Couple’s Asset Freeze Will Go Before Justices

     WASHINGTON (CN) – The U.S. Supreme Court on Monday agreed to consider asset freezes that prevent criminal defendants from retaining the counsel of their choice.
     While working as a sales representative for Ethicon Endo-Surgery in January 2005, Kerri Kaley learned that she was the target of a grand jury investigation in the Southern District of Florida.
     Investigators suspected Kaley was stealing prescription medical devices from hospitals and then selling them on the black market, and her husband, Brian Kaley, was also under investigation.
     Both retained separate counsel, who informed the Kaleys that their legal fees to take the case through trial would be approximately $500,000.

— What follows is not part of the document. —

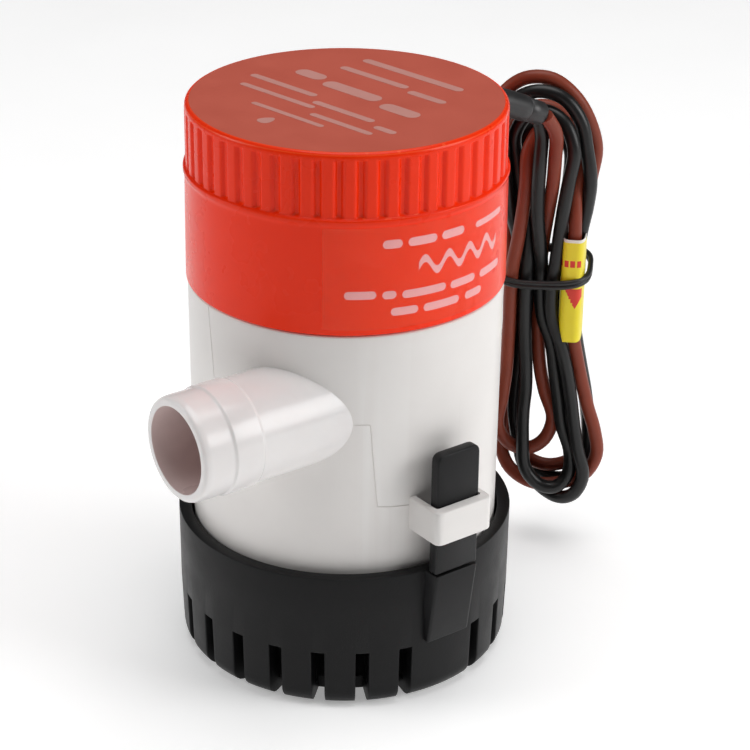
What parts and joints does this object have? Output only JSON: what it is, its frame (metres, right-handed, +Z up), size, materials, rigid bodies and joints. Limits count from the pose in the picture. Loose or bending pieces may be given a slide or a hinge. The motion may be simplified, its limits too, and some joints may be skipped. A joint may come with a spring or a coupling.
{
  "type": "bilge pump",
  "caption": "Submersible bilge pump with a slotted snap-off strainer base, a side hose tail, a knurled motor cap and a coiled wire lead.",
  "frame": {"origin": "on the pump's vertical axis, at the flat underside of the strainer base", "axes": "+Z up along the pump's axis, -Y along the hose tail, +X and -X through the two snap legs, +Y towards the cable gland"},
  "size_m": [0.0746, 0.1156, 0.11],
  "materials": {
    "base_black": "moulded ABS, satin black",
    "housing_white": "moulded ABS, warm white, satin",
    "cap_orange": "moulded ABS, bright orange, glossy",
    "rubber_black": "matt nitrile rubber",
    "steel": "zinc plated or stainless steel",
    "bronze": "sintered bronze",
    "copper": "enamelled copper wire",
    "ferrite": "sintered ferrite",
    "carbon": "pressed carbon",
    "wire_brown": "brown PVC insulation, satin",
    "wire_black": "black PVC insulation, satin",
    "tag_yellow": "laminated paper label"
  },
  "bodies": {
    "strainer": {"strainer_base": "base_black"},
    "leg_right": {"snap_leg_right": "base_black"},
    "leg_left": {"snap_leg_left": "base_black"},
    "pump": {"pump_housing": "housing_white", "cap_o_ring": "rubber_black", "motor_cap": "cap_orange", "intake_plate": "housing_white", "plate_screw_1": "steel", "plate_screw_2": "steel", "plate_screw_3": "steel", "motor_pod": "base_black", "shaft_seal": "rubber_black", "motor_can": "steel", "lower_bearing": "bronze", "upper_bearing": "bronze", "end_bell": "base_black", "magnet_right": "ferrite", "magnet_left": "ferrite", "brush_1": "carbon", "brush_2": "carbon", "brush_spring_1": "copper", "brush_spring_2": "copper", "cable_gland": "rubber_black", "cable_sleeve": "rubber_black", "lead_brown": "wire_brown", "lead_black": "wire_black", "inner_lead_brown": "wire_brown", "inner_lead_black": "wire_black", "wire_hank": "wire_black", "lead_tag": "tag_yellow", "hank_tie": "rubber_black"},
    "rotor": {"impeller": "housing_white", "shaft": "steel", "armature_core": "steel", "armature_winding": "copper", "commutator": "copper"}
  },
  "joints": [
    {"name": "pump_lift", "type": "slide", "parent": "strainer", "child": "pump", "axis": [0, 0, 1], "range_m": [0, 0.05]},
    {"name": "rotor_spin", "type": "hinge", "parent": "pump", "child": "rotor", "pos_m": [0, 0, 0.05], "axis": [0, 0, 1], "continuous": true},
    {"name": "leg_right_flex", "type": "hinge", "parent": "strainer", "child": "leg_right", "pos_m": [0.0339, 0, 0.0283], "axis": [0, -1, 0], "range_deg": [0, 3], "stiffness_Nm_per_rad": 0.3},
    {"name": "leg_left_flex", "type": "hinge", "parent": "strainer", "child": "leg_left", "pos_m": [-0.0339, 0, 0.0283], "axis": [0, 1, 0], "range_deg": [0, 3], "stiffness_Nm_per_rad": 0.3}
  ]
}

     The Kaleys mortgaged their home to fund this defense and put the $500,000 credit certificate of deposit.
     In a 2007 indictment for conspiracy and other charges, prosecutors also sought criminal forfeiture of all property traceable to their alleged offenses, naming the CD as one such asset.
     A federal judge in Florida quickly restrained the Kaleys from transferring or otherwise disposing of the property targeted for forfeiture, and upheld that order against the couples claims that it prevented them from retaining counsel.

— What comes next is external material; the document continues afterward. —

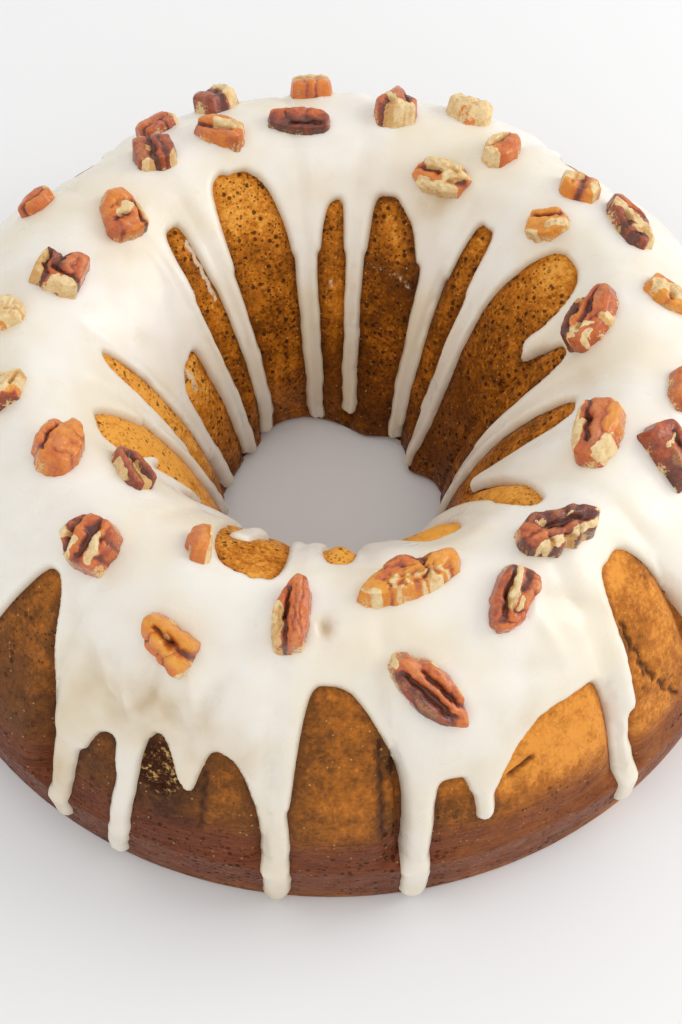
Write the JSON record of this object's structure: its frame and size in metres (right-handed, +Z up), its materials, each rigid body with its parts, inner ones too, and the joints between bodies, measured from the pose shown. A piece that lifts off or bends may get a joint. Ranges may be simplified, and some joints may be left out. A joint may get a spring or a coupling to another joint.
{
  "type": "bundt cake",
  "caption": "Fluted ring cake with a centre hole, a thick pale icing that hangs in arches and runs down its walls, and chopped pecans on top.",
  "frame": {"origin": "centre of the flat base, which rests on the plane Z = 0", "axes": "+Z up along the hole's axis; the front of the cake, at azimuth 270 degrees, faces -Y; +X to the right"},
  "size_m": [0.2438, 0.244, 0.0874],
  "materials": {
    "crust": "baked cake crust, golden brown above and darker in a band at the foot, satin with fine pores",
    "icing": "thick off-white sugar icing, soft sheen, rounded edges",
    "pecan": "orange-brown pecan skin with pale cream broken faces, satin"
  },
  "bodies": {
    "root": {"cake": "crust", "icing": "icing", "pecan_01": "pecan", "pecan_02": "pecan", "pecan_03": "pecan", "pecan_04": "pecan", "pecan_05": "pecan", "pecan_06": "pecan", "pecan_07": "pecan", "pecan_08": "pecan", "pecan_09": "pecan", "pecan_10": "pecan", "pecan_11": "pecan", "pecan_12": "pecan", "pecan_13": "pecan", "pecan_14": "pecan", "pecan_15": "pecan", "pecan_16": "pecan", "pecan_17": "pecan", "pecan_18": "pecan", "pecan_19": "pecan", "pecan_20": "pecan", "pecan_21": "pecan", "pecan_22": "pecan", "pecan_23": "pecan", "pecan_24": "pecan", "pecan_25": "pecan", "pecan_26": "pecan", "pecan_27": "pecan", "pecan_28": "pecan", "pecan_29": "pecan", "pecan_30": "pecan", "pecan_31": "pecan", "pecan_32": "pecan", "pecan_33": "pecan", "pecan_34": "pecan", "pecan_35": "pecan", "pecan_36": "pecan", "pecan_37": "pecan", "pecan_38": "pecan", "pecan_39": "pecan", "pecan_40": "pecan", "pecan_41": "pecan", "pecan_42": "pecan"}
  },
  "joints": []
}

     The prosecutor later filed a secret, sealed affidavit supporting probable cause for the CD forfeiture, and the court refused the Kaleys’ request for a pretrial, post-restraint evidentiary hearing.
     After the 11th Circuit reversed in 2009, the trial court concluded that the Kaleys did in fact deserve a hearing, but it limited such proceedings as to the whether the assets in question were traceable to the conduct charged in the indictment.
     When the Kaleys failed to present evidence regarding traceability at the hearing, the court declined to set aside the protective order.
     On the couple’s next appeal, they said the hearing should also have considered the validity of the underlying indictment. In April 2012, the 11th Circuit shot them down.
     The Kaleys qualified for a pretrial, post-restraint hearing since the government’s strong interest in restraining the property was “outweighed by the significant prejudice the Kaleys would suffer without a hearing: the potentially wrongful deprivation of the resources needed to retain their counsel of choice.”
     There is no basis, however, for this hearing to involve a challenge against the evidentiary support for the underlying charges, the court found.
     “As we see it, the defendants are not entitled to try the entire case twice, once before trial and the again before a judge and jury,” the ruling states.
     Judge James Edmondson said he concurred only in the result and did so “with deep doubts,” noting that his sister circuits are split over the issue.
     “I have voiced my doubts, but I cannot firmly conclude that the legal position my experienced, able colleagues have taken is definitely erroneous,” Edmondson wrote. “Therefore, I do not dissent, although I am uneasy that the limits that we set today for the hearing essential to continue a pretrial restraint on property might well be too limiting under the Constitution.”